Toute la polémique en ligne est partie d’un billet (et d’une large image) publié vendredi 19 octobre dernier sur le blog de Daniel Hannan, ancien euro-député conservateur et journaliste au Telegraph (quotidien le plus vendu au Royaume-Uni) : le symbole de la faucille et du marteau, sur l’affiche, est largement commenté dans une comparaison implicite entre l’UE et l’URSS :

You thought the whole ‘EUSSR’ thing was over the top? Take a close look at this promotional poster. Notice anything? Alongside the symbols of Christianity, Judaism, Jainism and so on is one of the wickedest emblems humanity has conceived: the hammer and sickle.

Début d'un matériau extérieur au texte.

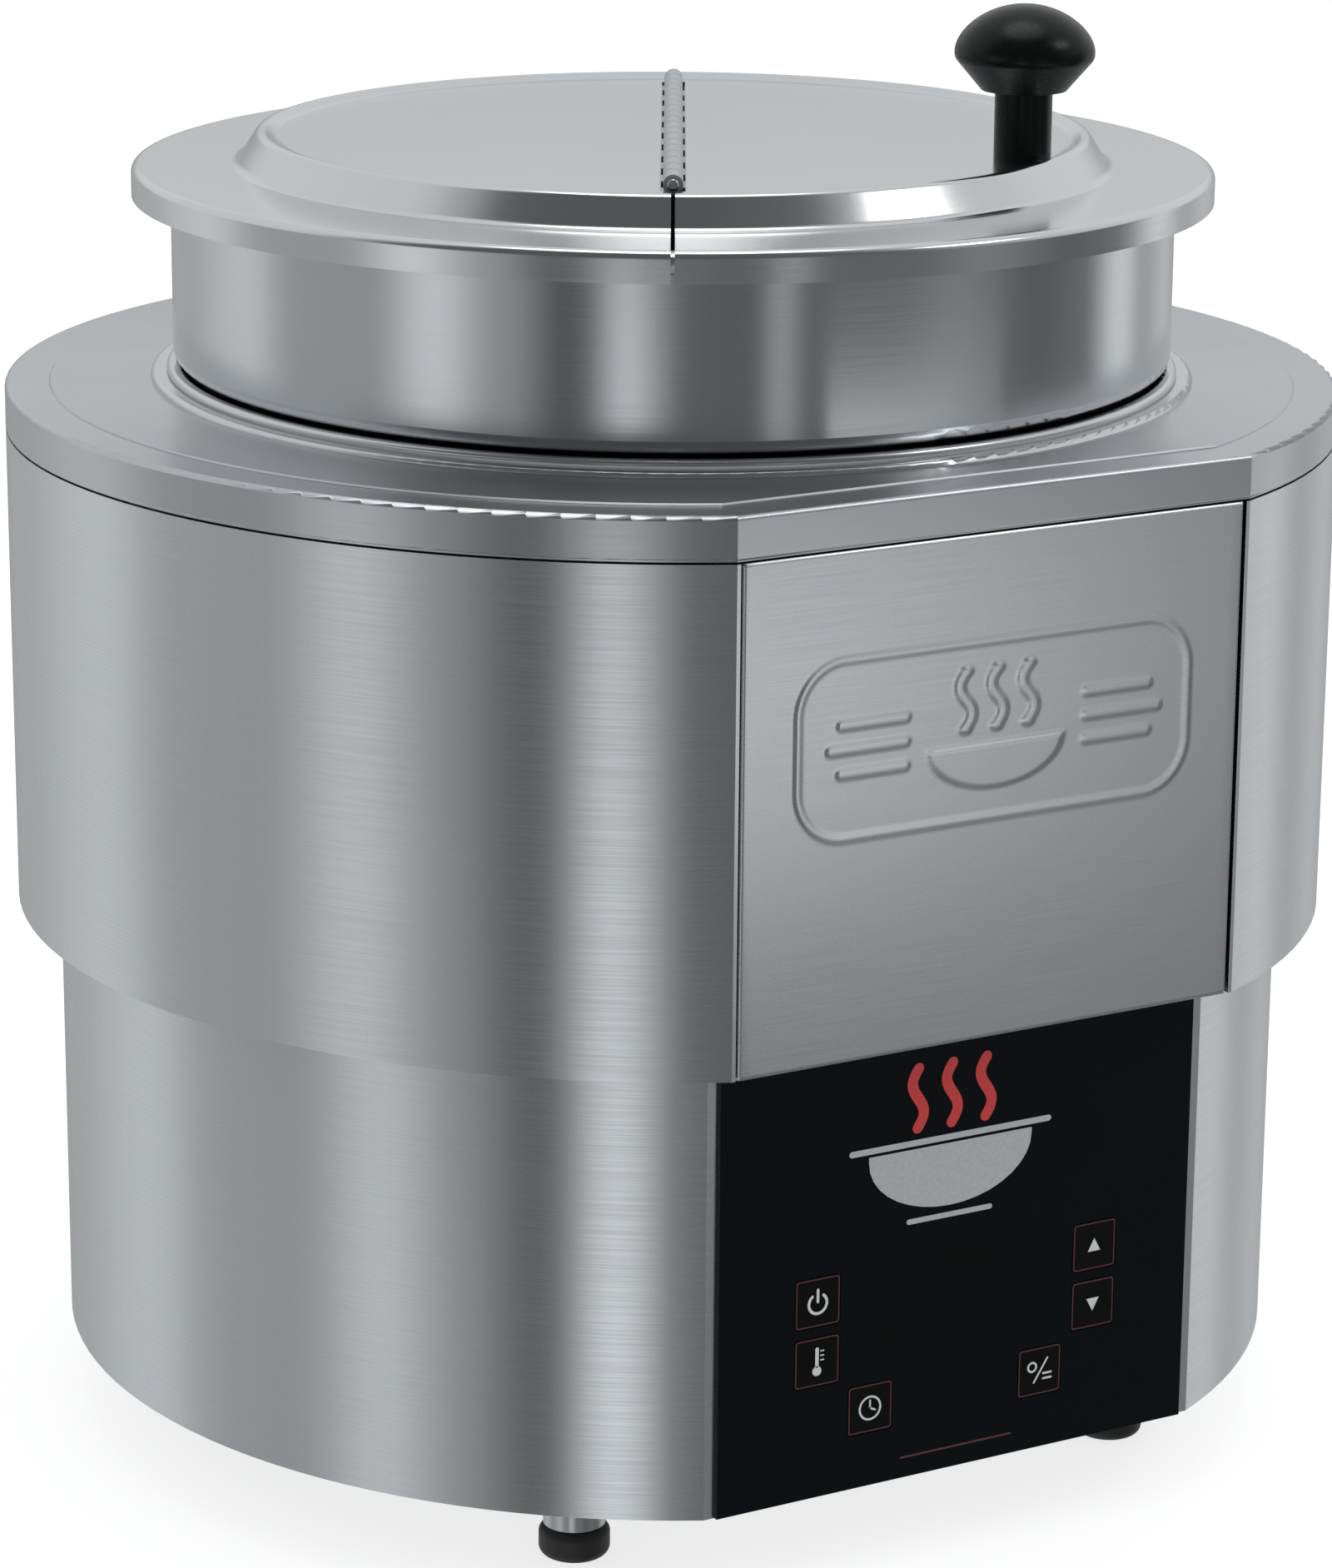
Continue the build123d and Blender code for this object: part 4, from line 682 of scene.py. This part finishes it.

Pour rappel, lors d’une autre polémique récente sur une vidéo de l’UE jugée raciste, c’est un autre média britannique conservateur et à large audience, le Daily Mail qui publie de larges captures d’écrans pour appuyer sa démonstration. Dans les deux cas, un message simplificateur et accusateur et une démonstration plus visuelle qu’argumentative.

La déflagration : des reprises et des détournements, l’un des premiers mèmes anti-européens

L’affiche qui représente une étoile jaune sur fond bleu (le symbole européen) est composée de divers symboles, notamment religieux : chrétiens, islamiques, judaïques, avec ce slogan: « We can all share the same star », i.e. « Nous pouvons tous partager la même étoile ».

Selon la finesse d’esprit, les affiches détournées insistent sur la faucille et le marteau ou bien alors sur d’autres symboles. Il s’agit de l’un des tous premiers phénomènes de reprises et détournement en ligne, un mème anti-européen :

L’épilogue : frustration des pro-européens et retrait de l’affiche

Un média belge, la RTBF clôt la polémique avec une brève sur « La Commission fait retirer des affiches figurant le symbole communiste ». Selon le Lithuania Tribune, la Commission européenne aurait promis à des diplomates lituaniens d’enlever l’affiche incriminée.

Au total, la frustration des pro-européens est évidente : « non content d’insulter un bon tiers des États Membres, le poster tend à ses détracteurs d’extrême droite un bâton magistral pour se faire battre (…) les Européistes se tirent des balles dans le pied dès qu’ils tentent une opération de communication. »

Ainsi, d’après le cas Europe4all, l’activation des communautés militantes anti-européennes en ligne repose sur des publications numériques polémiques dans des médias britanniques conservateurs couplés avec des reprises et des détournements viraux.